**Short task**
Look through the data below and count each line where the word "overall" appears. Reply with the count alone.
** START OF Rows **
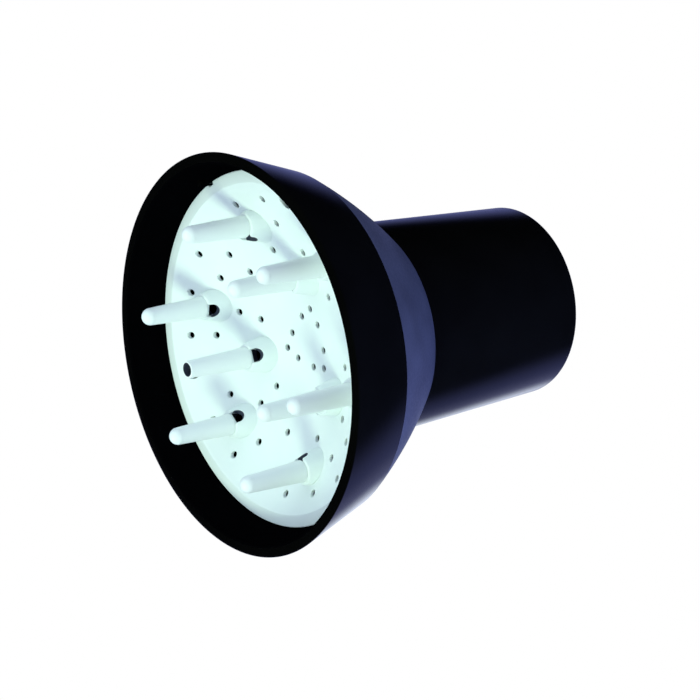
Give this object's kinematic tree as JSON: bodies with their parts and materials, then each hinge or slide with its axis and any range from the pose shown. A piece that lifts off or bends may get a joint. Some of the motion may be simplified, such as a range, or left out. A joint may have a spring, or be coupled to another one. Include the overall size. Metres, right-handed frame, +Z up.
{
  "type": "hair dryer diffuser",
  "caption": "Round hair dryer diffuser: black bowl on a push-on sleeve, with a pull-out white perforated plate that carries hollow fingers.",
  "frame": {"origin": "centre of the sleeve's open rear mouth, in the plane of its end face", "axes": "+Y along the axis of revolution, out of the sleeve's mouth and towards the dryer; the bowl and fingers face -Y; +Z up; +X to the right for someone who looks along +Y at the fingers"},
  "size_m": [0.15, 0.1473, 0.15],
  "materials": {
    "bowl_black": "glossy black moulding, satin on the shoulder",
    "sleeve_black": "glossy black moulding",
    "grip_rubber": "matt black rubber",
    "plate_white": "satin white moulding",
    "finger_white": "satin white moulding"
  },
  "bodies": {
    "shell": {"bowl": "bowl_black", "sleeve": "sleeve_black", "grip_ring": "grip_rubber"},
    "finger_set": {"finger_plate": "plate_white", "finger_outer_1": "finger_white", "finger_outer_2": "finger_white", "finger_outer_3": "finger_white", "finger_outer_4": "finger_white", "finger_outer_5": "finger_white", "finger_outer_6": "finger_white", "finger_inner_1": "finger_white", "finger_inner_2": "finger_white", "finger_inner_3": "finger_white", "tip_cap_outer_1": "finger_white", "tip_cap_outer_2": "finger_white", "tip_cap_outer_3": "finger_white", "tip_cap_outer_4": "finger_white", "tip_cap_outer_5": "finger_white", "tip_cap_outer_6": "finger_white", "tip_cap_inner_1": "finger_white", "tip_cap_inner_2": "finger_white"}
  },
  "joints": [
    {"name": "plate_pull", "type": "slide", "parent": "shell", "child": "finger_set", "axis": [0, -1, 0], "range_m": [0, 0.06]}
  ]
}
** END OF Rows **
** START OF Rows **
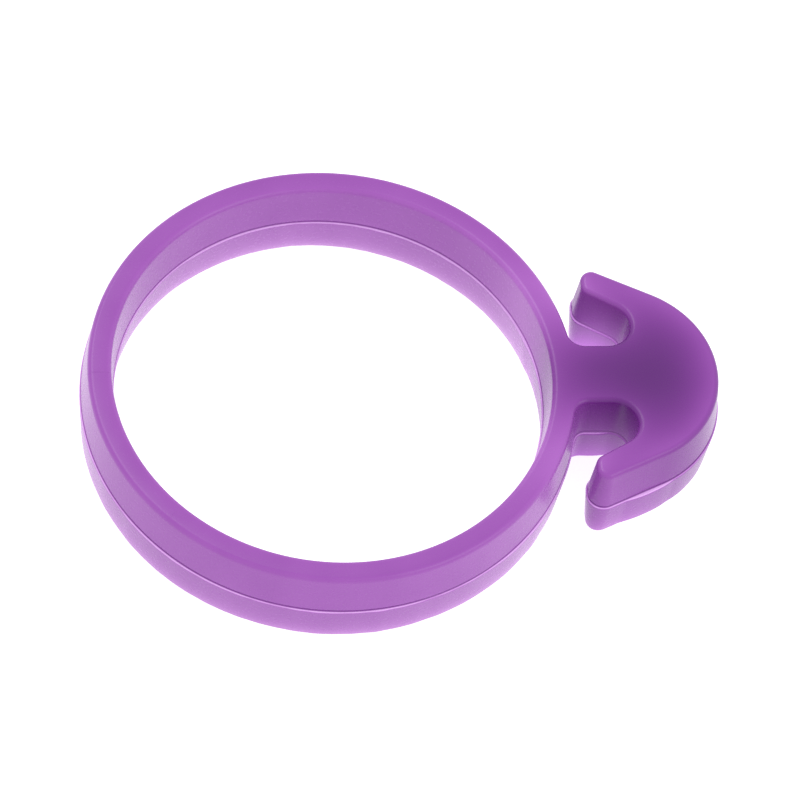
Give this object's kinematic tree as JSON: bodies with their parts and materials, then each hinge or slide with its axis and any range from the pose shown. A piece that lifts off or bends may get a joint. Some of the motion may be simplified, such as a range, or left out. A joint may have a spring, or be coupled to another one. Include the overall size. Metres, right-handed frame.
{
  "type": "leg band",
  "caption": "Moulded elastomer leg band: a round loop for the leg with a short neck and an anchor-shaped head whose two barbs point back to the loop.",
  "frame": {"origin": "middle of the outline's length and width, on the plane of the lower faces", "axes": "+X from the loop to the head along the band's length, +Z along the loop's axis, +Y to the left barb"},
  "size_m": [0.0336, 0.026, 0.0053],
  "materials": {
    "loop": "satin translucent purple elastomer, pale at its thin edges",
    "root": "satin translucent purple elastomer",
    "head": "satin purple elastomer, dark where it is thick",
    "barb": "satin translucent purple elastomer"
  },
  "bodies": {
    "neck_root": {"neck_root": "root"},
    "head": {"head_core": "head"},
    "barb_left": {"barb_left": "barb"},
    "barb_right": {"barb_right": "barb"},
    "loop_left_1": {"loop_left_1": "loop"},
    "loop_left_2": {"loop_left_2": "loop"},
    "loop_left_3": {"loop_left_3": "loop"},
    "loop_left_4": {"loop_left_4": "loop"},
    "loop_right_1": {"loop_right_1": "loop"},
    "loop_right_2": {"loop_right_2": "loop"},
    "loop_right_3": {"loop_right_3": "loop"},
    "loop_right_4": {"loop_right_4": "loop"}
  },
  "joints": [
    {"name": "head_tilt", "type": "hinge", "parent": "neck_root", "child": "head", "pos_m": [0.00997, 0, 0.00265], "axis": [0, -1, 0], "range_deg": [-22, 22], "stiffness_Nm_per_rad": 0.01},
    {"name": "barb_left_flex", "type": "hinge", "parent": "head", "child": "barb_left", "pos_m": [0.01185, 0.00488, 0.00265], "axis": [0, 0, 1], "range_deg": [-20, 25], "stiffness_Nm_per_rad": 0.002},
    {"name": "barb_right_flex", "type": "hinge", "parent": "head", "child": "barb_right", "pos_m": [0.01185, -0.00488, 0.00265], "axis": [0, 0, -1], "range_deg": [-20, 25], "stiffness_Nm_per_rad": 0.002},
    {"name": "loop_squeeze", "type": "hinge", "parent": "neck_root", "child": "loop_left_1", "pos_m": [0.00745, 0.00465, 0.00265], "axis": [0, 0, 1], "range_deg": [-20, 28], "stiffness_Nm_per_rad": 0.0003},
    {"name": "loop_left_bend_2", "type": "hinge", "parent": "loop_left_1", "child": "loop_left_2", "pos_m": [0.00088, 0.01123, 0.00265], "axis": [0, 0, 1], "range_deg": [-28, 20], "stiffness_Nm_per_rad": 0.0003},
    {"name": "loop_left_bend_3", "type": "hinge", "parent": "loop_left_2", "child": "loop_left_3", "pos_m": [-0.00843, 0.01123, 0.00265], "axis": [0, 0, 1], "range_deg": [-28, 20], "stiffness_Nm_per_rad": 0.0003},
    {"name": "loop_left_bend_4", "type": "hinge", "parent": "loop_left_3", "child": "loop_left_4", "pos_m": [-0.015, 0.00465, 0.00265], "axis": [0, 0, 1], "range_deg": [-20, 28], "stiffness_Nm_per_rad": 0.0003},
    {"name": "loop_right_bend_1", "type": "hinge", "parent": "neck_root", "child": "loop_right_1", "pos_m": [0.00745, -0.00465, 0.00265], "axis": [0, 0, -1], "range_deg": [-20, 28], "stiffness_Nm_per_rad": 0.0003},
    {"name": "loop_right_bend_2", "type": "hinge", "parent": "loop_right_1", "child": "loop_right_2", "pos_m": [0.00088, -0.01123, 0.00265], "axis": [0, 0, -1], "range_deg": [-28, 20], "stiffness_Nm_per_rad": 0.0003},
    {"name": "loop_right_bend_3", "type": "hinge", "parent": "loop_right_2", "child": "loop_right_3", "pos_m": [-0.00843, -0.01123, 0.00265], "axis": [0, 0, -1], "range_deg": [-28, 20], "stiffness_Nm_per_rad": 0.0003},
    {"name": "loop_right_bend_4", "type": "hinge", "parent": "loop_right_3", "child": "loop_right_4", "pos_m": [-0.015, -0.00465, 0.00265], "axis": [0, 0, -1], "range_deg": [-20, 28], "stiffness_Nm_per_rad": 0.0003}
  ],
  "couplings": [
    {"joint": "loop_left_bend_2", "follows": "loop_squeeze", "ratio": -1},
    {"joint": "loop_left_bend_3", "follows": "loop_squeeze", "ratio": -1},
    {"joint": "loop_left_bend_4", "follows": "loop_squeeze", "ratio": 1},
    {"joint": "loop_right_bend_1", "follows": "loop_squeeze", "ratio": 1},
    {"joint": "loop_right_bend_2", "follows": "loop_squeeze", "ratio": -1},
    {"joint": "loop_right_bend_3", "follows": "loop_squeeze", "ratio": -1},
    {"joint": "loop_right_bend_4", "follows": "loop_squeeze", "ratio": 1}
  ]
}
** END OF Rows **
**Task output**
2